* [Prompt]: Scan the listing and work out how many lines contain the word "from". Nothing but the number should be given.
★ ★ ★
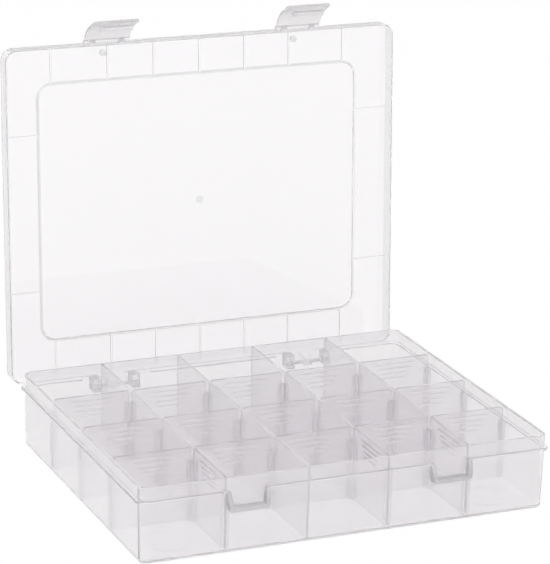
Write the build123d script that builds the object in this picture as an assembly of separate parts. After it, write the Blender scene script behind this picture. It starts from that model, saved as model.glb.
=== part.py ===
"""Clear plastic bead sorting box: compartment tray, hinged lid, two latches, lift-out dividers.

Frame: X runs across the width, Y from front (-) to back (+), Z up from the table.
The origin is on the table under the middle of the tray. Sizes are in millimetres.
The pieces are exported in the pose of the photograph: lid open, latches hanging half open.
"""
from build123d import *
import os

os.makedirs("parts", exist_ok=True)

# compartments
columns = 5
rows = 4
cell_width = 54.0       # clear width of one compartment
cell_depth = 54.5
wall = 1.5              # fixed walls between the columns
outer_wall = 2.0
tray_width = columns * cell_width + (columns - 1) * wall + 2 * outer_wall
tray_depth = rows * cell_depth + (rows - 1) * wall + 2 * outer_wall
cell_corner = 4.5       # plan radius inside the outer corners

# tray heights
floor_thickness = 1.8
rim_height = 50.5
flange_top = 42.0
flange_thickness = 2.2
flange_overhang = 2.2
flange_round = 1.0      # on the flange's upper and lower edge
draft = 0.8             # how far the outer wall leans in at the bottom
bottom_round = 2.2
floor_round = 1.4
rim_round = 0.5

# ring grooves in the underside of the corner compartments
ring_radius = 16.0
ring_width = 1.6
ring_depth = 0.35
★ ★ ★
* [The answer]: 3